L'ultimo saluto a don Pedro: dalla difesa del ponte di Lavis alla Val di Fiemme, l'addio in Patagonia
Nato ad Ora don Pietro Pernbrunner da giovane era vissuto in Valfloriana. Nel '44 era con la Polizia Trentina in difesa del ponte dei Vodi a Lavis, poi i voti e la lunga esperienza di missionario in Sudamerica dove si è spento a 91 anni la scorsa settimana

TRENTO. La settimana scorsa don Pietro Pernbrunner ha attraversato il fiume, come si dice in questi casi, all'età di 91 anni, concludendo così una vita spesa per il prossimo dopo oltre 60 anni trascorsi come missionario in Sudamerica. Si è spento lasciando le immense praterie della Patagonia, i venti fortissimi, l'escursione termica e la lotta per il petrolio.
Nato ad Ora in provincia di Bolzano il 13 luglio 1925, trascorre i primi anni a Ischiazza, un paesino ora scomparso che sorgeva nelle vicinanze del comune di Valfloriana.
Proveniente da una famiglia semplice, Pietro rimane a casa per aiutare i genitori, Pietro e Maria, nei lavori giornalieri, mentre il fratello Mario e la sorella Rita (la maestra recentemente scomparsa, autrice di diversi libri fra i quali “Storia di Stramentizzo”) vanno a studiare in collegio.
Il giovane Pietro, all'apparenza di indole calma, in realtà è irrequieto e brucia nell'animo: non riesce a trovare la sua strada. E' attanagliato dall'angoscia di non avere una meta.
Scopo che troverà però una volta assolto l'obbligo militare (nel '44 fra le fila della Polizia Trentina difende il ponte dei Vodi a Lavis). Siamo nel 1946 e all'età di 21 anni Pietro si presenta a Verona alla Congregazione di don Bosco, mentre il 15 agosto del 1951 prende i voti della professione religiosa. Dopo una breve esperienza a Rovereto, nel 1954 la svolta definitiva: la prima missione all'estero con popoli diversi, lingue e tradizioni nuove.

“La prima missione salesiana in Patagonia – ricorda un prete trentino – avvenne l'11 novembre del 1875. Don Bosco è sempre stato concreto: molti emigrati italiani e le popolazioni degli Indios bisognosi di aiuto si trovavano in Argentina, una terra inoltre digiuna di cristianità. Risale a quell'epoca la cartografia della Patagonia, le vette delle Ande e la Terra del Fuoco grazie alle esplorazioni di Alberto Maria DeAgostini (fratello di Giovanni, fondatore dell'Istituto Geografico DeAgsotini, ndr)”.
Il 5 gennaio 1954 Pietro si imbarca a Genova con destinazione Fortin Mercedes.

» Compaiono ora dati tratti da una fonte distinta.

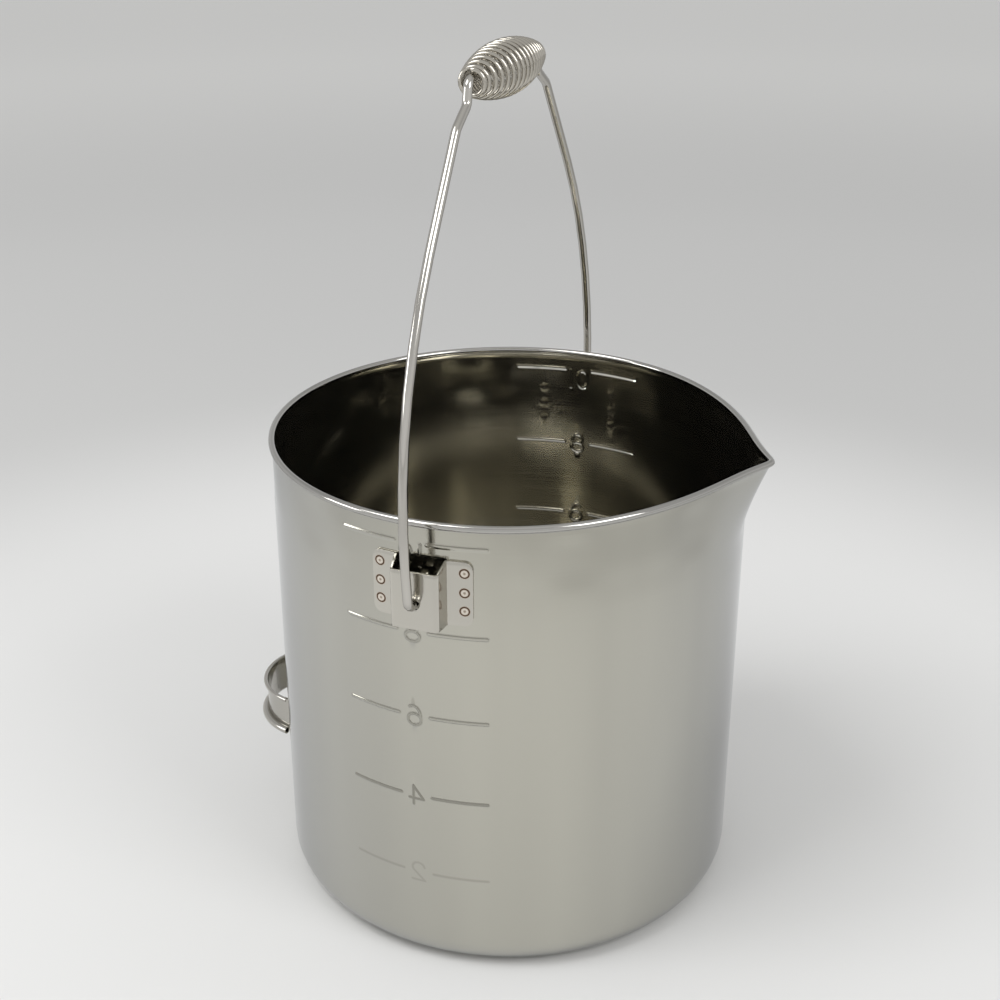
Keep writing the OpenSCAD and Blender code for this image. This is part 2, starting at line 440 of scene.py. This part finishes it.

Don Pedro, come lo chiamano affettuosamente in argentina, ha iniziato la propria la missione da Bahia Blanca. Punto di partenza e di arrivo della sua vita fra i più poveri con tappe a Gral Acha, Villada, Cordoba, Cipolletti, San Carlos de Bariloche, Viedma, Juanin de Los Andes, Stroeder, Chos Malal, General Roca e Neuquen.

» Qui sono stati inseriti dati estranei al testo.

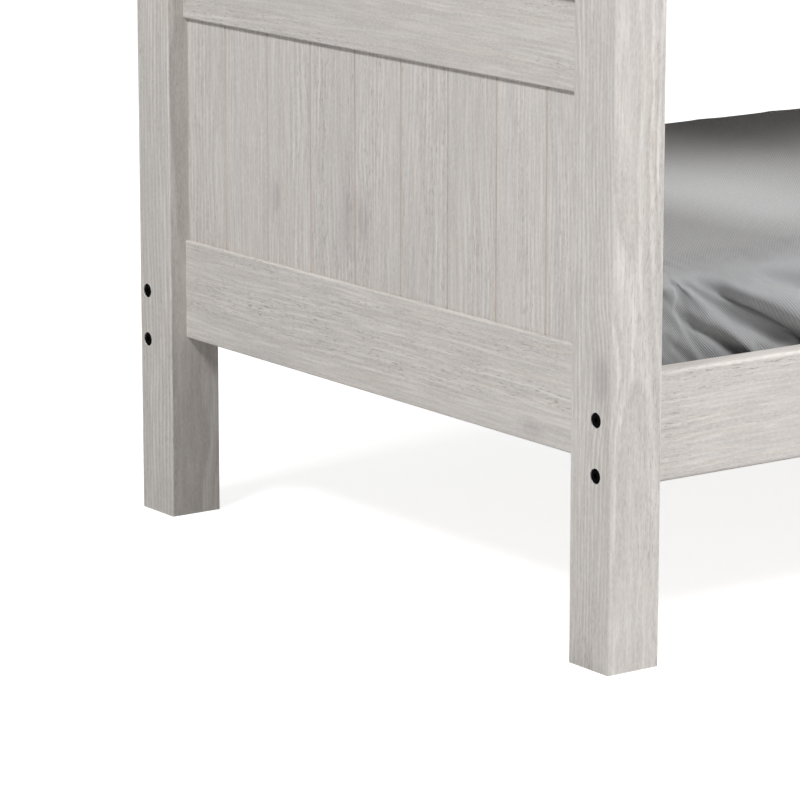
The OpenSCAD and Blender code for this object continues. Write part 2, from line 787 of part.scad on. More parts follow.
lower_fitted_sheet();
upper_mattress();
upper_fitted_sheet();
ladder_left_stringer();
ladder_right_stringer();
ladder_rung_1();
ladder_rung_2();
ladder_rung_3();
ladder_rung_4();
ladder_left_hook();
ladder_right_hook();
ladder_hook_screws();
ladder_rung_screws();
ladder_feet();
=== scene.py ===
# %% [markdown]
# # Bunk bed: materials, bedding, light and camera
# The joinery comes ready made from the CAD frame: posts, boarded ends, rails, slats,
# guards, ladder and fastenings. This lesson gives it a whitewashed wood finish, makes the
# two mattresses and their fitted sheets, and sets a plain studio around it.
# The frame's meshes are never moved or changed, so every real size stays true.

# %% Load the frame
import math
import bmesh
import bpy
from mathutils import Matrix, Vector


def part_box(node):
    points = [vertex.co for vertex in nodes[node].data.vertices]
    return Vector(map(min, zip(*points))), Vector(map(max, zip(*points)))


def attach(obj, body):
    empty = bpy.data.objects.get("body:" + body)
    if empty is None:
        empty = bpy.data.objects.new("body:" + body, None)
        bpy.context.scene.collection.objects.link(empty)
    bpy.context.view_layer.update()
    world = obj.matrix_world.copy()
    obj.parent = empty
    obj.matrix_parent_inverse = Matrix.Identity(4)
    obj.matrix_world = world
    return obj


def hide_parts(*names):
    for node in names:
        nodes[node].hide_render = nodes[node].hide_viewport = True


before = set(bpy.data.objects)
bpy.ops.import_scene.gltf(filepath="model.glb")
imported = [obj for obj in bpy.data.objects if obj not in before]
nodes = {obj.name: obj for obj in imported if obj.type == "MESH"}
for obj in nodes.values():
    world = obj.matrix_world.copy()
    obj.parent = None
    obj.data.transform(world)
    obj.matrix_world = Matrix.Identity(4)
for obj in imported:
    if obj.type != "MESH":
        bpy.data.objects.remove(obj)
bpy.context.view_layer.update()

# %% [markdown]
# ## A small language for shader nodes
# Every finish here is a graph of small steps. `Graph` keeps those steps readable: it adds a
# node, takes either a number or another node's output for each input, and returns the
# output. It could be done by hand in the editor; by code the same finish can be rebuilt
# for each piece with its own seed.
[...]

“I primi vescovi missionari – prosegue il prete salesiano – furono piemontesi, ma il contributo decisivo venne dato da trentini e veneti. I missionari salesiani sono stati accolti subito molto bene per via dell'operosità che ha contribuito alla salute e all'istruzione con la costruzione di scuole e ospedali, ma anche interventi in campo agricolo e la cura del bestiame”.
Come ricordano in Patagonia, don Pedro si è contraddistinto per aver mantenuto la sua umiltà e la giovinezza spirituale della prima ora, ma era molto legato alle sue origini e ogni tanto tornava a casa nella sua Molina di Fiemme.

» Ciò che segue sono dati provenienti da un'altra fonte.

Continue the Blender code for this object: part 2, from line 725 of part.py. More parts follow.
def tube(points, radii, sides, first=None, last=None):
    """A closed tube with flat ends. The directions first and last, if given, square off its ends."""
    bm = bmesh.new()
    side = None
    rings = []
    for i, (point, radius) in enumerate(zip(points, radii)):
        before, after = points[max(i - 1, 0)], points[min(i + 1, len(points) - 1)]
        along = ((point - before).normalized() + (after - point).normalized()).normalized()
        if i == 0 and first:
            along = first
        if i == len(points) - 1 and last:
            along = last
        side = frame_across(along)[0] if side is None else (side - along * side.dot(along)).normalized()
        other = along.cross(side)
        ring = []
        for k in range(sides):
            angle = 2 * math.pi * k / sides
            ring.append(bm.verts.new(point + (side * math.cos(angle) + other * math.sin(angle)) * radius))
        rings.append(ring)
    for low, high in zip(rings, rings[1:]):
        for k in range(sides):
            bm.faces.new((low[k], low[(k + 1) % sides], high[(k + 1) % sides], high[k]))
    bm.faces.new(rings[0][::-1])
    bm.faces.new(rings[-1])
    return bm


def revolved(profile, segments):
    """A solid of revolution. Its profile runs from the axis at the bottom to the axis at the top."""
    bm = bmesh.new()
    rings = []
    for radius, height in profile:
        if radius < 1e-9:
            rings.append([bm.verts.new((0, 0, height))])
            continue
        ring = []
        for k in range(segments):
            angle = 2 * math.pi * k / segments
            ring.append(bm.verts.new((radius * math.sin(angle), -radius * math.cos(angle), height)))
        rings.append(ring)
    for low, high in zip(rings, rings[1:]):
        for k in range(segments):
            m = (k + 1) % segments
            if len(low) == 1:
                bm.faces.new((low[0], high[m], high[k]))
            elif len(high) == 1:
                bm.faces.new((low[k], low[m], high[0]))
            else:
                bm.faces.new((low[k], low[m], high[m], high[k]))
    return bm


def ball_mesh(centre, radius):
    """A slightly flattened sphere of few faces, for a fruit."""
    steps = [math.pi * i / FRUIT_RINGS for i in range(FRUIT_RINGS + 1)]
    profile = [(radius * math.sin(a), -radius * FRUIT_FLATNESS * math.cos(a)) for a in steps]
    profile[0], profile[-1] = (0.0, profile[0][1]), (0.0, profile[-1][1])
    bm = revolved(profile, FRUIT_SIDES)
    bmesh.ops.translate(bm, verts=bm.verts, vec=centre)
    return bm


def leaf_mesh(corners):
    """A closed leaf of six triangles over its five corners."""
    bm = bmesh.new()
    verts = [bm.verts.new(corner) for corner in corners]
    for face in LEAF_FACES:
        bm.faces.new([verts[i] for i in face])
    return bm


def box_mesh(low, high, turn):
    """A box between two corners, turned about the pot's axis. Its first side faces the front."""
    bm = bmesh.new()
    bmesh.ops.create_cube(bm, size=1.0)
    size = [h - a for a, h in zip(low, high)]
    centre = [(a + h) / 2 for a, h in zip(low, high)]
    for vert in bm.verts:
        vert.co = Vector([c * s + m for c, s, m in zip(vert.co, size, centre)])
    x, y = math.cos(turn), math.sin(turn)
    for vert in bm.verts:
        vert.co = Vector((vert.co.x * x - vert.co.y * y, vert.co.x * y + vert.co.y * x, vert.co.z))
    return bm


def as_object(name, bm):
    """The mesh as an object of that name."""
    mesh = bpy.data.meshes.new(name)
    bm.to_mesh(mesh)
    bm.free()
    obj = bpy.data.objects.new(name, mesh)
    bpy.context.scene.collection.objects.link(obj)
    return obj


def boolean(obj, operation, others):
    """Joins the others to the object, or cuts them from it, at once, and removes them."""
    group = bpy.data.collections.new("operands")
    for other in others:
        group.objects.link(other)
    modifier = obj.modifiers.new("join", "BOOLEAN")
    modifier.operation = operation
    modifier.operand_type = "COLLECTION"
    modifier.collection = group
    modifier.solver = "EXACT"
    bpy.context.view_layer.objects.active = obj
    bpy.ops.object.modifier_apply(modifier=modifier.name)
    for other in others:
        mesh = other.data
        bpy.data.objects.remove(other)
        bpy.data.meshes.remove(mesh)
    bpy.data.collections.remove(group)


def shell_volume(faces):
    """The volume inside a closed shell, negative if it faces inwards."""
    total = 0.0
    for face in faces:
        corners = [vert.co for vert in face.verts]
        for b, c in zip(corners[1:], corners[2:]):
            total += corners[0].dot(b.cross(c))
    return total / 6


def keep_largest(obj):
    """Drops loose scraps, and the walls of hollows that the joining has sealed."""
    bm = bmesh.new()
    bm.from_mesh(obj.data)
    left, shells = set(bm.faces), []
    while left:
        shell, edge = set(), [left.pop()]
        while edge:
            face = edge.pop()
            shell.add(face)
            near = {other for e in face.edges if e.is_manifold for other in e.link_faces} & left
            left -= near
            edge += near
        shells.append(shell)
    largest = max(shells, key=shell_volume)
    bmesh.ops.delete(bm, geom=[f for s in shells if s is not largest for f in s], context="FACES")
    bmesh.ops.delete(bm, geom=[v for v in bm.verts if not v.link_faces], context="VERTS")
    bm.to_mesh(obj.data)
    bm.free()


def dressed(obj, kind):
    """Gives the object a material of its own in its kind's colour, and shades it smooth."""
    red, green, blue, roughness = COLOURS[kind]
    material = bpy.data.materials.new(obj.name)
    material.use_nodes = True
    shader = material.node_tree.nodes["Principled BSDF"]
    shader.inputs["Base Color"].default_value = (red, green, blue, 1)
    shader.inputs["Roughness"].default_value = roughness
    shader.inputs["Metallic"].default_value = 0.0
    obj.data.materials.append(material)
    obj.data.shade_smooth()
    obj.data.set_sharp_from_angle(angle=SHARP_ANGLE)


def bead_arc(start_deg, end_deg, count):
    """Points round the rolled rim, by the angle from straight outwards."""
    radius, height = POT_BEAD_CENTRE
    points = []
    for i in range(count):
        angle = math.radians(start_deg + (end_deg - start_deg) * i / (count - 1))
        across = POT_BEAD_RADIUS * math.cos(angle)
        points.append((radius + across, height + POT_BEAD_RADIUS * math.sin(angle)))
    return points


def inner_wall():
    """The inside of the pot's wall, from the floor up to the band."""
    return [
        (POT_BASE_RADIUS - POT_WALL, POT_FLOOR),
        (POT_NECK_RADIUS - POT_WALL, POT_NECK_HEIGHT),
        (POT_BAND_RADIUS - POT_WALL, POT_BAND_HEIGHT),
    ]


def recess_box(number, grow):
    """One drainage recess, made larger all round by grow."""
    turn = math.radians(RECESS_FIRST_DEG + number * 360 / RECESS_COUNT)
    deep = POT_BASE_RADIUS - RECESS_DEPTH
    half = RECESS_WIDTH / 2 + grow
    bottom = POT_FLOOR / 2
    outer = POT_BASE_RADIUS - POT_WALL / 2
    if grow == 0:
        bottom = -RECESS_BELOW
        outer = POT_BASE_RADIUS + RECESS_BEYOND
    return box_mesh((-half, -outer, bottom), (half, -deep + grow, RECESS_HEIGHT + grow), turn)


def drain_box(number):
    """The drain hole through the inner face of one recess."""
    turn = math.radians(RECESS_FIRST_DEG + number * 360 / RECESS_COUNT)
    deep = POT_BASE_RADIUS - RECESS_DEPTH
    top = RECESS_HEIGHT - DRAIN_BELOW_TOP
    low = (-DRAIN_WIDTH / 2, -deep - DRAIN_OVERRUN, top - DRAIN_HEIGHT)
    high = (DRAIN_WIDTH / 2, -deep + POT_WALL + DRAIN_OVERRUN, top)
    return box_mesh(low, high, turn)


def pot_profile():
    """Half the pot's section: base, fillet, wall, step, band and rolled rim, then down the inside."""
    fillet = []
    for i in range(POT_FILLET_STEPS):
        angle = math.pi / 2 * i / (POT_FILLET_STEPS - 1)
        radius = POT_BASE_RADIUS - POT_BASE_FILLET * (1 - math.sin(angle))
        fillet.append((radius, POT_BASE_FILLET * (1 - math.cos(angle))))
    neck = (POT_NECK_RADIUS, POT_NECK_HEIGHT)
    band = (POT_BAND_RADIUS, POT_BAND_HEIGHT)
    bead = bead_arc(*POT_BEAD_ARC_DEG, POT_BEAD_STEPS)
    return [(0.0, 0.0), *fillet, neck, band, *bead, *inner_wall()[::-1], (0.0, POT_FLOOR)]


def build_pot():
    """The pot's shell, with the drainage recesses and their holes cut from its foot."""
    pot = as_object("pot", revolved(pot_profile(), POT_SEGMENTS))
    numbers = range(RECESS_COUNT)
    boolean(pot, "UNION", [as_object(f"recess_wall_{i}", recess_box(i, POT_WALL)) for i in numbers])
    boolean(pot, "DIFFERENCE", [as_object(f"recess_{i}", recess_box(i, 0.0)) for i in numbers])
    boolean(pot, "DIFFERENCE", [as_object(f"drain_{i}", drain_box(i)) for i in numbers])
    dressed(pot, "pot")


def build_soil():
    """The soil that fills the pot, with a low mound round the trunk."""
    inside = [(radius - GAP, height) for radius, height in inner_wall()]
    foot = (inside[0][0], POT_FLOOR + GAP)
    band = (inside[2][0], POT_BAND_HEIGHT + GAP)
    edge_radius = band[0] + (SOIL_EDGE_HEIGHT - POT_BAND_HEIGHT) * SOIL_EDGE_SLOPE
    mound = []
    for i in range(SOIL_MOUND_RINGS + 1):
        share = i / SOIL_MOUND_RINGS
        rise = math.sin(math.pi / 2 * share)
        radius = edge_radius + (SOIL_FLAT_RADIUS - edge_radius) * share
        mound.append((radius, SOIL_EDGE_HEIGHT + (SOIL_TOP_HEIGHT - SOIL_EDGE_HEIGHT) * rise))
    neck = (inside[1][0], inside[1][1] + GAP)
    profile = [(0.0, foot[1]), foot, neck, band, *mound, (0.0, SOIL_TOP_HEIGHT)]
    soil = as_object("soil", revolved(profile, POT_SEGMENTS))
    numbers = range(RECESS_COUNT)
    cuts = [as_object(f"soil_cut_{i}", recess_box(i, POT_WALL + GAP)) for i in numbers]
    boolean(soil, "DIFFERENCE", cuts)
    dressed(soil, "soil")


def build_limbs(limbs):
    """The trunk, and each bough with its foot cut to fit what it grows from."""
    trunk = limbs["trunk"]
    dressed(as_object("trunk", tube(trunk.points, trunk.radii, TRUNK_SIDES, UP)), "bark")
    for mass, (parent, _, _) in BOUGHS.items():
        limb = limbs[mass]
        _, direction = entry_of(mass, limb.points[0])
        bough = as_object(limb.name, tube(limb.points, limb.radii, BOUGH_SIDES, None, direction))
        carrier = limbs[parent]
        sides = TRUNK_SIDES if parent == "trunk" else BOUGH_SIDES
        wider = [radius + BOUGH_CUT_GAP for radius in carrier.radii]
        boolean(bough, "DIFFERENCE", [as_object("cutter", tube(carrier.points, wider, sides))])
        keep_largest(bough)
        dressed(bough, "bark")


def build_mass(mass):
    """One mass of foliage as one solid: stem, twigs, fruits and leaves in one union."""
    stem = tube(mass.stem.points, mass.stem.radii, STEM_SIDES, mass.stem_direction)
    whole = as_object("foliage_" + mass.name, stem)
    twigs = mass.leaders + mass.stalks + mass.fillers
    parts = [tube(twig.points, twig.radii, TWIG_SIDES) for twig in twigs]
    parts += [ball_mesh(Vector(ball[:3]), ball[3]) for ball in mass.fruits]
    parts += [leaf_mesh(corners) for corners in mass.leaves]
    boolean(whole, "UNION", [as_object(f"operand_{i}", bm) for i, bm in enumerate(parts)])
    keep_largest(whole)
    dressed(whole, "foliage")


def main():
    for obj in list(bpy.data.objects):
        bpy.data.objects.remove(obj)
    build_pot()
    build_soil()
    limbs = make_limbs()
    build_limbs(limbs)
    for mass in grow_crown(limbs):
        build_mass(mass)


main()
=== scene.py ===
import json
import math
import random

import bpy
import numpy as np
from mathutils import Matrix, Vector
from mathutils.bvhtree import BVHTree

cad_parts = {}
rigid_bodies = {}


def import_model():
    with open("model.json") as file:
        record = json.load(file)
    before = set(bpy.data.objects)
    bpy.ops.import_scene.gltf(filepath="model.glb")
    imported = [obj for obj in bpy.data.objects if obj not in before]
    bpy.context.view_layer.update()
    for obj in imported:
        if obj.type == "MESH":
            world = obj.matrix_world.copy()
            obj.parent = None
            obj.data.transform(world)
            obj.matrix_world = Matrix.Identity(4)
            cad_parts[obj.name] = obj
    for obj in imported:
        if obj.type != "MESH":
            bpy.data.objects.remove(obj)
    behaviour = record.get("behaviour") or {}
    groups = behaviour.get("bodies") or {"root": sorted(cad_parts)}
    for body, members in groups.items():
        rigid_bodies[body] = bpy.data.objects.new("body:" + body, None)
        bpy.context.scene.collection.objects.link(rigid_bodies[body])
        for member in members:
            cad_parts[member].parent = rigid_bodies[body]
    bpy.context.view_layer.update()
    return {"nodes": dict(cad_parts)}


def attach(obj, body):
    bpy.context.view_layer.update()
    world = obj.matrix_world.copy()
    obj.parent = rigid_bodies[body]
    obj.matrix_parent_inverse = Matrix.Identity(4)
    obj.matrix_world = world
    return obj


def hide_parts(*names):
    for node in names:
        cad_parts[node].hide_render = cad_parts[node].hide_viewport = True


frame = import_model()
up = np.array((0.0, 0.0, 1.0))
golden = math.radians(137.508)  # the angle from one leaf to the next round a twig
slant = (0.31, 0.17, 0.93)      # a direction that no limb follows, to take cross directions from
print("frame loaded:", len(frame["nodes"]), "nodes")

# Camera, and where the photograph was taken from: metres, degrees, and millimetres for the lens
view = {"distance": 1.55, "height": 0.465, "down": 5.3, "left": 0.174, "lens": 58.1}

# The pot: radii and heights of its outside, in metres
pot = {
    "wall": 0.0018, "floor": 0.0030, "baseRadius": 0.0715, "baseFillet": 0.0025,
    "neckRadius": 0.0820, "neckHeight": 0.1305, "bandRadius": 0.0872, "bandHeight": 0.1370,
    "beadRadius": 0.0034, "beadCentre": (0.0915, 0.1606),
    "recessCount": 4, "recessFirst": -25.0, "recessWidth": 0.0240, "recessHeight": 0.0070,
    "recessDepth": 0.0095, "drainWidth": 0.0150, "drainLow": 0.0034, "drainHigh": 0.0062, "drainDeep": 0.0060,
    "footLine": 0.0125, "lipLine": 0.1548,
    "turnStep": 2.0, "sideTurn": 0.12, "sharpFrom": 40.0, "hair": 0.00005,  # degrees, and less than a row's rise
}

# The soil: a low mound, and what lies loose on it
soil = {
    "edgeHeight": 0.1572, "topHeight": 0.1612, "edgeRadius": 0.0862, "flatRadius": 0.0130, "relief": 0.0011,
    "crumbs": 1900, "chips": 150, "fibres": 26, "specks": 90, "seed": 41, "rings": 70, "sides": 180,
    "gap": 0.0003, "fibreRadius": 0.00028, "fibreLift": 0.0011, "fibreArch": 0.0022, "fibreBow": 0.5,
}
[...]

“Oggi la Patagonia ovviamente è cambiata. Il missionario assolve un ruolo non facile e che tutt'ora presenta enormi difficoltà. All'inizio l'opera salesiana si frapponeva fra l'esercito e gli indios per evitare massacri e genocidi in un terra estremamente remota. Tanti furono gli interventi per stabilizzare la situazione. Ora invece si parla della Patagonia delle risorse: minerali e petrolio. La sfida è mantenere l'identità degli Indios rispetto alla società globalizzata”.
Una realtà non isolata nel mondo, un compito e una missione che non si limitano alla Patagonia: “Aleppo, Damasco, Sud Sudan – conclude - sono territori molto caldi. In Sud Etiopia sono sorte intere megalopoli di gente scappata dalle loro case, guerra e fame. I nostri missionari invece non fuggono e non abbandonano quei luoghi. Assicurano la propria presenza per aiutare i poveri e i deboli a rischio della loro stessa vita”.